Marcelo Figueras
Me gustó ver a Michelle Pfeiffer en Desde el Actor’s Studio, el programa de entrevistas que conduce James Lipton y emite aquí Films & Arts. Siempre tuve debilidad por esa mujer: bella y buena actriz como pocas -una alquimia tan difícil como inestable.
Después de una temporada en la que estuvo desaparecida, Pfeiffer retornó con películas como Stardust y Hairspray, donde brilla, entre otras cosas, porque a pesar de que ha madurado no arruinó su precioso rostro con estiramientos, botox o relleno quirúrgico; de hecho, en Stardust hasta se atreve a aumentar la cuenta de sus años hasta 5000, personificando a una malvada bruja dispuesta a hacer cualquier cosa -he aquí la broma- por recuperar su juventud.
El envarado Lipton repasó su carrera deteniéndose en algunos hitos obvios: la Elvira de Scarface, la inolvidable Susie Diamond de The Fabulous Baker Boys, la Gatúbela de Batman Returns. Para mí gusto se salteó algunas películas que encuentro memorables, como Into the Night -una comedia de John Landis en la que se volvía inevitable enamorarse de ella, aun cuando amarla supusiese una invitación al peligro- y la divina Ladyhawke, donde encarnaba a la mitad de una pareja de malditos. Hechizada por un obispo celoso que ansiaba separarla de su amante, Isabeau (Pfeiffer) era un halcón durante el día, y al caer el sol recuperaba su forma humana… en el preciso instante en que su amado Etienne (Rutger Hauer) dejaba de ser hombre para convertirse en lobo hasta el nuevo sol. ¿Quién no lo arriesgaría todo como lo hace Etienne, tan sólo por una oportunidad de verla nuevamente?

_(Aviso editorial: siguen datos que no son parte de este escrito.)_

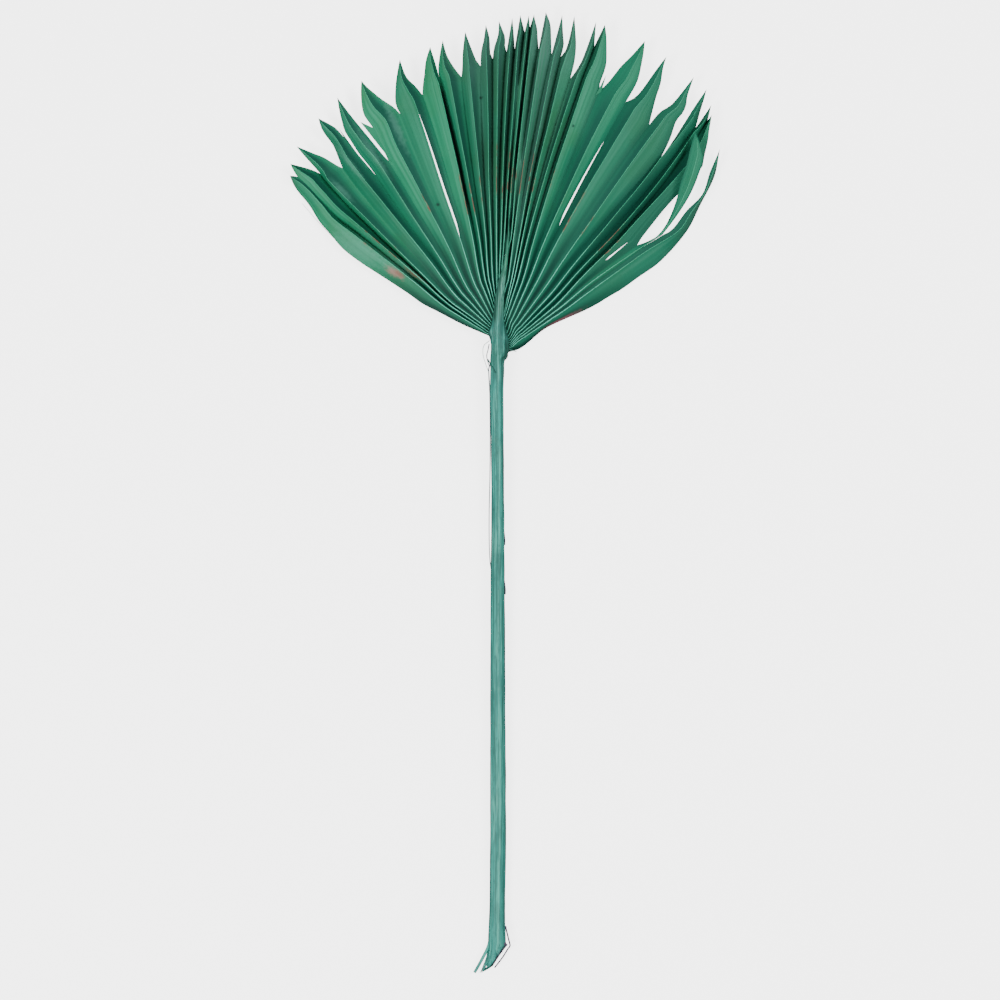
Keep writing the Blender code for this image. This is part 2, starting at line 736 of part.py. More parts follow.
def build():
    clear_scene()
    origin = bpy.data.objects.new("leaf_origin", None)
    bpy.context.scene.collection.objects.link(origin)
    stalk_finish = material("dried_stalk", (0.16, 0.40, 0.33), 0.55)
    blade_finish = material("dyed_blade", (0.05, 0.24, 0.16), 0.50)
    stalk = leaf_stalk(stalk_finish, origin)
    blade = fan_blade(blade_finish, origin)
    centre_on_origin(origin, (stalk, blade))


build()
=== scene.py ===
"""Looks of the dried fan palm leaf: its ridged stalk, its pleated blade with pale ribs, the torn
fibres at the cut end and round the hub, and the pale table that it lies on."""

import math
import random

import bmesh
import bpy
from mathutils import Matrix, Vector, noise


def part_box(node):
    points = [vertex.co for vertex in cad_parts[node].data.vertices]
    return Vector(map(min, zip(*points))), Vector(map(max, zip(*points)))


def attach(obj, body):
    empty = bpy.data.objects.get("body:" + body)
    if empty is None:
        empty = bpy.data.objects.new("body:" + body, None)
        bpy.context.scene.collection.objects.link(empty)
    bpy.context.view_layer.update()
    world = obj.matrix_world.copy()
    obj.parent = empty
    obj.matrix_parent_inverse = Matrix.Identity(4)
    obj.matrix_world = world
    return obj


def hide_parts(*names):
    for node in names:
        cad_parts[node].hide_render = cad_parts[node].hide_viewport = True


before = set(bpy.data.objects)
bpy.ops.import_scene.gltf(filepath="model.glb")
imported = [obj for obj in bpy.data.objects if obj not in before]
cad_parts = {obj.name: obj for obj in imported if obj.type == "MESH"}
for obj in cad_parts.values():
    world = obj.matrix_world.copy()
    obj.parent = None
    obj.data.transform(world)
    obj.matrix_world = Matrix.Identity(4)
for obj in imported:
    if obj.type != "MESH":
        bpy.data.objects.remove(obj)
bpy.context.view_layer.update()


# Leaf stalk: one round, light stem of pith under a hard ribbed skin, dyed a pale blue-green. It
# swells into the hub and runs on up the fan as a tapering spine, and its lower end was torn off
# slantwise. A grid is rolled up round a list of measured ovals, then fluted.

MM = 0.001

# The hub, where the ribs gather, is the zero of the measures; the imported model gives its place
HUB_FROM_CUT_END = 364.2 * MM
HUB_FROM_LEFT_TIP = 120.3 * MM
hub = Vector((
    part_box("fan_blade")[0].x + HUB_FROM_LEFT_TIP,
    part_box("leaf_stalk")[0].y + HUB_FROM_CUT_END,
    0.0,
))

# How far up the leaf, left edge, right edge, height of the middle, thickness, in millimetres
STALK = (
    (74.0, 5.75, 5.85, 17.6, 0.2),
    (66.0, 4.95, 5.35, 17.4, 0.8),
    (58.0, 4.3, 5.2, 17.0, 1.4),
    (54.0, 3.7, 4.95, 16.7, 2.0),
    (47.5, 3.0, 4.6, 16.1, 2.8),
    (38.9, 1.2, 3.9, 15.2, 3.6),
    (33.2, -0.7, 3.1, 14.6, 4.2),
    (27.5, -1.9, 2.6, 13.9, 4.8),
    (21.7, -2.9, 2.2, 13.2, 5.6),
    (15.4, -3.7, 2.1, 12.4, 6.6),
    (10.3, -4.6, 2.3, 11.8, 7.6),
    (6.3, -5.6, 2.7, 11.4, 8.2),
    (2.9, -6.8, 3.7, 11.1, 8.6),
    (-0.6, -5.8, 4.6, 10.8, 8.8),
    (-4.6, -5.4, 5.0, 10.5, 8.8),
    (-9.2, -5.4, 4.5, 10.3, 8.6),
    (-12.6, -5.5, 2.7, 10.1, 8.4),
    (-19.4, -5.5, 2.4, 9.8, 8.3),
    (-35.5, -5.5, 1.9, 9.4, 8.2),
    (-90.0, -4.9, 2.4, 8.3, 8.1),
    (-135.0, -5.2, 2.6, 7.4, 8.1),
    (-178.0, -5.5, 2.9, 6.6, 8.2),
    (-220.0, -5.6, 3.1, 5.9, 8.3),
    (-260.0, -5.7, 3.4, 5.2, 8.4),
    (-293.0, -5.6, 3.4, 4.6, 8.5),
    (-329.0, -6.1, 2.9, 4.2, 8.5),
    (-346.0, -6.7, 3.4, 4.2, 8.5),
)
STALK_SIDES = 60

# Steps between the rings: short round the hub, long down the shaft, short again at the torn end
HUB_STEP = 1.1
HUB_STEPS_END = -24.0
SHAFT_STEP = 4.0
SHAFT_STEPS_END = -322.0
END_STEP = 1.2

# Flutes round the stalk: how many, how deep in millimetres, and their phase
FLUTES = ((5, 0.10, 0.7), (9, 0.09, 2.1), (16, 0.07, 0.3), (23, 0.045, 4.0))
FLUTE_DEPTH = sum(depth for _, depth, _ in FLUTES)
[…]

Tampoco habló Lipton de La edad de la inocencia, que estrenó en Venecia hace algunos años. Yo estaba cubriendo el festival para Clarín, y apurándome para llegar a tiempo a la sala casi me la llevo por delante. No era precisamente la manera en que había fantaseado encontrármela, pero me habría proporcionado una broma a la que todavía seguiría sacándole jugo: podría haber dicho que Michelle Pfeiffer cayó a mis pies… aunque por todos los motivos equivocados.

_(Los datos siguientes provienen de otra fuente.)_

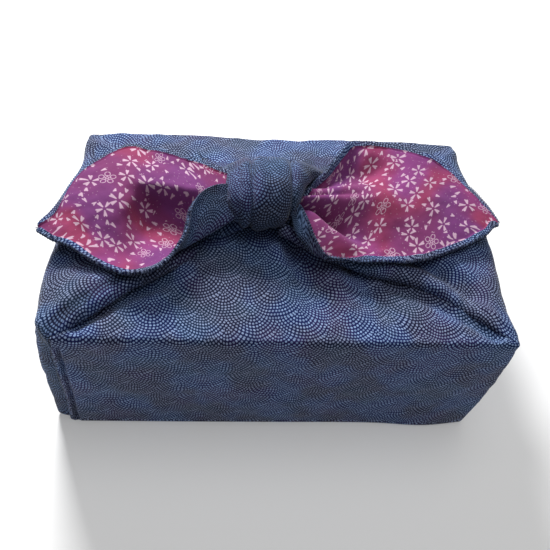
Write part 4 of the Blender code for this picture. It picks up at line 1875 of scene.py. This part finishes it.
def right_end(finishes: Finishes) -> LooseEnd:
    """The loose end on the right, with folds that fan out from where the knot holds it."""
    return LooseEnd(
        finishes,
        EndSide.RIGHT,
        hem=0.0040,
        flat_tip=(0.301, 0.217),
        cuts=(
            (
                (-3, 3, 121), (-3, 2, 119.5), (-3, 0.5, 118.5), (-3, -1.5, 118), (-3, -4, 117),
                (-3, -7, 116.5), (-3, -3, 121),
            ),
            (
                (6.5, 3.6, 121.3), (7.6, 1.8, 118.6), (7.8, 0, 119.4), (7.2, -2, 117),
                (6.2, -4.4, 117), (2, -11, 113.8), (3.8, -1.5, 121.4),
            ),
            (
                (14, 11.5, 121.2), (16, 7, 116.5), (16.5, 1, 117.2), (15, -5, 113),
                (12.5, -10, 115), (4, -20.5, 110.5), (8.5, -12, 118.5),
            ),
            (
                (23, 21.5, 120.7), (26, 13, 113.5), (27, 2, 116), (25, -10, 108.5),
                (20.5, -19, 112.5), (11, -28.5, 107), (12.5, -23, 114.5),
            ),
            (
                (33, 37.5, 119.2), (37, 21, 110.5), (38, 4, 114), (35, -13.5, 106.5),
                (29, -24.5, 109.2), (20, -33.5, 105), (19, -32.5, 108.5),
            ),
            (
                (41, 47, 118), (46, 24, 110), (48, 5.5, 112.2), (46, -17, 105),
                (40, -27, 105.5), (33, -33.5, 104), (30, -33.5, 106),
            ),
            (
                (50, 50.6, 116), (54, 28, 110.4), (56, 7, 112.6), (55.5, -18, 104),
                (52, -27, 103.6), (49, -32, 103.2), (48, -33.2, 104),
            ),
            (
                (60, 51.2, 114.2), (63, 30, 111), (65, 8, 111.6), (66, -12, 105),
                (66.5, -24, 103), (66.5, -30, 103), (66.5, -32.5, 102.8),
            ),
            (
                (72.7, 51.2, 112.5), (76, 33, 110.6), (79, 11, 109.6), (81, -6, 105),
                (82, -18, 103), (82.1, -24, 102), (82.1, -27.2, 101.6),
            ),
            (
                (90.7, 47.4, 110), (94, 32, 108), (97.5, 14, 105.8), (100, 0, 103.5),
                (101, -9, 102), (101.4, -14, 101.2), (101.4, -17.8, 101),
            ),
            (
                (101, 40.5, 107.8), (104, 28, 106.4), (107, 14, 104.8), (109, 2, 103),
                (109.8, -6, 101.6), (110, -9.5, 101), (110, -12.5, 100.6),
            ),
            (
                (110.4, 29, 105.2), (112.5, 21, 104.6), (114.5, 11, 103.6), (115.8, 3, 102.4),
                (116.3, -3, 101.2), (116.4, -6, 100.8), (116.4, -8.5, 100.5),
            ),
            (
                (119.3, 15.6, 103), (120, 12, 102.9), (120.6, 8, 102.6), (121, 4, 102),
                (121.1, 1, 101.2), (121.1, -1.5, 100.8), (121, -3.5, 100.6),
            ),
            (
                (125, 1.5, 101.2), (125, 1, 101.2), (125, 0.5, 101.2), (125, 0, 101.1),
                (125, -0.5, 101.1), (125, -1, 101), (125, -1.4, 101),
            ),
        ),
        folds=(
            Fold(
                (
                    (0.0070, -0.0026), (0.0160, -0.0054), (0.0240, -0.0100), (0.0345, -0.0166),
                    (0.0430, -0.0212),
                ),
                -0.0082, 0.0027, 0.80, 1.2, True,
            ),
            Fold(
                ((0.0070, -0.0030), (0.0160, -0.0062), (0.0240, -0.0110), (0.0345, -0.0178)),
                -0.0040, 0.0010, 0.70, 0.6, True,
            ),
            Fold(((0.0070, 0.0024), (0.0260, 0.0044), (0.0420, 0.0066)), -0.0054, 0.0013, 0.70, 0.9, True),
            Fold(
                ((0.0060, 0.0042), (0.0124, 0.0090), (0.0193, 0.0128), (0.0280, 0.0220), (0.0400, 0.0300)),
                -0.0088, 0.0026, 0.50, 1.0, True,
            ),
            Fold(((0.0130, 0.0072), (0.0310, 0.0098), (0.0460, 0.0150)), 0.0030, 0.0026, 0.4, 0.7),
            Fold(((0.0090, 0.0004), (0.0250, 0.0004), (0.0490, 0.0050)), 0.0030, 0.0036, 0.3, 0.9),
            Fold(((0.0130, -0.0062), (0.0230, -0.0160), (0.0310, -0.0235)), 0.0026, 0.0026, 0.7, 0.6),
            Fold(((0.0470, 0.0260), (0.0560, 0.0330)), -0.0026, 0.0055),
            Fold(((0.0560, 0.0300), (0.0700, 0.0120)), -0.0012, 0.0060),
        ),
    )


def main() -> None:
    """Builds the tied cloth piece by piece, and its studio."""
    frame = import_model()
    LOG.info("packed model: %s", sorted(frame) if isinstance(frame, dict) else frame)
    finishes = Finishes.make()
    body = WrappedCloth(finishes).build()
    knot = KnotBand(finishes).build()
    ends = [left_end(finishes), right_end(finishes)]
    leaves = [end.build() for end in ends]
    stitches = [HemStitches(finishes).build(end) for end in ends]
    for piece in (body, knot, *leaves, *stitches):
        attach(piece, ROOT)
        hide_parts(CLOTH_NODE)
        "blossom_cotton" if piece in leaves else "dotted_cotton"
        LOG.info("%s: %d faces", piece.name, len(piece.data.polygons))
    Studio().build()


if __name__ == "__main__":
    logging.basicConfig(level=logging.INFO, format="%(name)s: %(message)s")
    main()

Respondiendo a la pregunta de uno de los alumnos del Actor’s Studio, Pfeiffer se refirió a una parte del proceso artístico que, al menos para mi gusto, suele ser soslayada. Se dice que uno se dedica al arte por vocación, por dinero, por ansia de fama. Sin negar nada de lo anterior, también es cierto -y muy importante- que el proceso de creación artística también nos da la posibilidad de curar ciertas heridas. ‘Puede contribuir a la sanación’, dijo ella, y yo concuerdo. Esa es una de las bendiciones de nuestro trabajo: que nos otorga la posibilidad de entender lo que de otra manera no habríamos entendido, o de cicatrizar lo de que otro modo se habría infectado, mediante el proceso de prestarle el cuerpo a un Otro imaginario (como hacen lo actores) o de ponerse en espíritu en su piel -como además de los actores hacemos, o deberíamos hacer, los escritores y los directores.
Bella e inteligente, eso estaba claro. Pero además, sabia.